The Gnadau Union, the largest, has 300,000 members, 700 pastors, 28 chapters in Germany, two in Austria, and one in the Netherlands. The leader, Kurt Heimbucher, says pietism can’t gain ascendancy in the EKD, but is rather "a strong current." The pietists often participate in evangelism with the free churches, which make up about six percent of the Protestants. Some missionaries serve in pietist circles, but considering the strength of the movement, they could very well be more useful in truly pioneer situations.
Some graduates of evangelical missionary Bible schools become pastors and staff workers in various EKD churches. Students from EKD churches regularly study at these schools.
At the same time, some German evangelicals believe it’s important not only to try to renew the EKD from within but also to start new churches that can determine their own affiliation. The Conference for Church Planting has 1,500 members and encourages new efforts in both urban and rural areas. Conference leaders point out that in one huge urban church of 1,800 Sunday morning attendance averages eight people and in another with 7,000 members, there are less than 100 worshipers. Therefore, it’s quite valid to plant new churches with born-again pastors who believe the Bible and who lead their people in evangelistic growth.

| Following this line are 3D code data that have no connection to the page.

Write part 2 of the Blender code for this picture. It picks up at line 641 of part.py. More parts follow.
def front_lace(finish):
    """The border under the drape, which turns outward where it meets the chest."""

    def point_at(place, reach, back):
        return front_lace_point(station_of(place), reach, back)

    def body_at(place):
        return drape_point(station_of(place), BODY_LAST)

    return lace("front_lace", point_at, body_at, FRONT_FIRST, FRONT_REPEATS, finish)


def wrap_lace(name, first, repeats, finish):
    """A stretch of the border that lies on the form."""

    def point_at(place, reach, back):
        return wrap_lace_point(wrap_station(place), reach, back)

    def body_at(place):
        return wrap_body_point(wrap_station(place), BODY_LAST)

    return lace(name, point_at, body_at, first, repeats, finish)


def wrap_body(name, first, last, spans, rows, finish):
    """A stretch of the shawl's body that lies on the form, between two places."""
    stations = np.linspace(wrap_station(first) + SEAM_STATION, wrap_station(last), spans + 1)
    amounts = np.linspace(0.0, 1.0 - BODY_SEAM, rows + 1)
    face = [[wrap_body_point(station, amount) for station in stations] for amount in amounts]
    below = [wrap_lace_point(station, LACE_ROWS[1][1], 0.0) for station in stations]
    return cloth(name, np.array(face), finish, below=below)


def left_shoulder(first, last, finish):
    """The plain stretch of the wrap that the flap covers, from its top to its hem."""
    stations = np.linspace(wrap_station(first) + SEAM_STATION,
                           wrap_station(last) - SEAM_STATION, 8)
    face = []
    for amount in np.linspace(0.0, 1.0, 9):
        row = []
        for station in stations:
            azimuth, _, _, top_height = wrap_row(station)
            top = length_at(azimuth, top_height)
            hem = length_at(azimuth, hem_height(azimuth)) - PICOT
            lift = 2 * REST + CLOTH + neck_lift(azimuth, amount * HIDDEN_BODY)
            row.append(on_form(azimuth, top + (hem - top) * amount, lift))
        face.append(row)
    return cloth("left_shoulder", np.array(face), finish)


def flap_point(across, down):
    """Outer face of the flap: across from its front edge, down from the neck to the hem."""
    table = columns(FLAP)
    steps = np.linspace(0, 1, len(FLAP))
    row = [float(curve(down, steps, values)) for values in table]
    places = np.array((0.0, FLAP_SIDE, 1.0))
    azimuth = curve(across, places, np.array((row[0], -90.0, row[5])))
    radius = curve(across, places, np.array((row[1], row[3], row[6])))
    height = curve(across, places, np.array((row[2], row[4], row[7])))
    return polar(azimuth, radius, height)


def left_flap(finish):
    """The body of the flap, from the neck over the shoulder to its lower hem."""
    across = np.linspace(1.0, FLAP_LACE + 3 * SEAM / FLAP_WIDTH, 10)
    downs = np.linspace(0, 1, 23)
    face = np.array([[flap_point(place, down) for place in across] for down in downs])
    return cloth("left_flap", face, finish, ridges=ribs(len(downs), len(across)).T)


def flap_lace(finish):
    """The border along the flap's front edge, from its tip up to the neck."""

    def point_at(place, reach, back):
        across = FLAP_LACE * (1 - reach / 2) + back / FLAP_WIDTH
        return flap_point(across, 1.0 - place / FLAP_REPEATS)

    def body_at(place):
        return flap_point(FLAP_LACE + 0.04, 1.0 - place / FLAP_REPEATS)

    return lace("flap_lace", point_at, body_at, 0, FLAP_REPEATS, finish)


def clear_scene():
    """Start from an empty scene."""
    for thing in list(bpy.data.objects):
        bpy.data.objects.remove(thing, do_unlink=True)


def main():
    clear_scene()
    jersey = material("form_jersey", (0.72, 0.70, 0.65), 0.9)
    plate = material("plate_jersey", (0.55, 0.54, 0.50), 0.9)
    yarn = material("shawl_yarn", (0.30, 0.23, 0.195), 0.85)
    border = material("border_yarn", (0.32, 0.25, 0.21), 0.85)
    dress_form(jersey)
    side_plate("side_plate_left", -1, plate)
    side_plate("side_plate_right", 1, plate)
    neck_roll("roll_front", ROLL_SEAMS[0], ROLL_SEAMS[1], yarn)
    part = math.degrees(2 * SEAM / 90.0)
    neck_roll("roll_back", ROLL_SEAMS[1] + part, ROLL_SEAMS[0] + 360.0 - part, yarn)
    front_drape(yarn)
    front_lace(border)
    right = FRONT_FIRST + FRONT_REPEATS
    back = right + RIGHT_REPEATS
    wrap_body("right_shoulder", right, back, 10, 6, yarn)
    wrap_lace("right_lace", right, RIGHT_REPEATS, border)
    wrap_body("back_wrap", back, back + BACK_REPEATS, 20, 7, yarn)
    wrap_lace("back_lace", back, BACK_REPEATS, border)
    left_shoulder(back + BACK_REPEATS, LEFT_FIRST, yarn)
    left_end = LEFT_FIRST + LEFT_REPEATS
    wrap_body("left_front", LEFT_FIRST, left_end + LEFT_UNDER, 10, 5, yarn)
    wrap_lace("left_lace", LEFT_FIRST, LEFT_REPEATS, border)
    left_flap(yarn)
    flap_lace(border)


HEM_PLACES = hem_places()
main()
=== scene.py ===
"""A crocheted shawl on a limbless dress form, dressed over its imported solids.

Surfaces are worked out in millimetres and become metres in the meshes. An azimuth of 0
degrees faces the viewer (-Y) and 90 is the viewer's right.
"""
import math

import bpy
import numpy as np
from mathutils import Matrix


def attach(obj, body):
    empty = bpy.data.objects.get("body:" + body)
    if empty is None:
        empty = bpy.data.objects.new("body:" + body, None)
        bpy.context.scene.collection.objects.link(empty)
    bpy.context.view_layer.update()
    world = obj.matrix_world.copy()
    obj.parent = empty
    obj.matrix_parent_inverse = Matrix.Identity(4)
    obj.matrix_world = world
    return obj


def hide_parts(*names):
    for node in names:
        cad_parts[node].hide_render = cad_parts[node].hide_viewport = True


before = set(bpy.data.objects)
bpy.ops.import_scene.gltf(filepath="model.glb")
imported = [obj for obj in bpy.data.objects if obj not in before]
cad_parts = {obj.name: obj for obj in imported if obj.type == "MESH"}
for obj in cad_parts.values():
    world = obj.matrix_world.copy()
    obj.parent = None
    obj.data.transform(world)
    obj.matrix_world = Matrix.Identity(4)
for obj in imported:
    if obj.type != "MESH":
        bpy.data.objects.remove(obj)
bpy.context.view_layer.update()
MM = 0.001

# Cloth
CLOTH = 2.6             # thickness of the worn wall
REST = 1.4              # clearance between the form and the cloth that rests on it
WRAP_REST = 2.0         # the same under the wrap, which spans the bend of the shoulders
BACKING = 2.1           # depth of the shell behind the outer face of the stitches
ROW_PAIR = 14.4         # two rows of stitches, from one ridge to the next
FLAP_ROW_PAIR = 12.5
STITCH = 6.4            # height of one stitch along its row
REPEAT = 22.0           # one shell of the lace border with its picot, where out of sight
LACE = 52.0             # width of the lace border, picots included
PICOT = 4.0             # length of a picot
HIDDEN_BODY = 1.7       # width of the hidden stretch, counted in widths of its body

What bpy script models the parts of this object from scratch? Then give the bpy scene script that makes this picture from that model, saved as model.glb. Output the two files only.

In sum, God has blessed the church-planting efforts of both missionaries-who have themselves founded several thousand churches-and their European disciples. Over 3,000 students now study in missionary-led Bible institutes and seminaries in 15 countries. The graduates of one school alone have begun over 400 churches. Many evangelists as well as denominational leaders have been trained at mission schools. Training Europeans to plant churches in Europe is paying off.
As far as the future role of church-planting missionaries in Europe is concerned, there is room for those who choose to do it with existing denominations and room for those who want to start independent churches or new denominations. Europe needs them all. Europe needs unity, not rancor, among church-planting missionaries.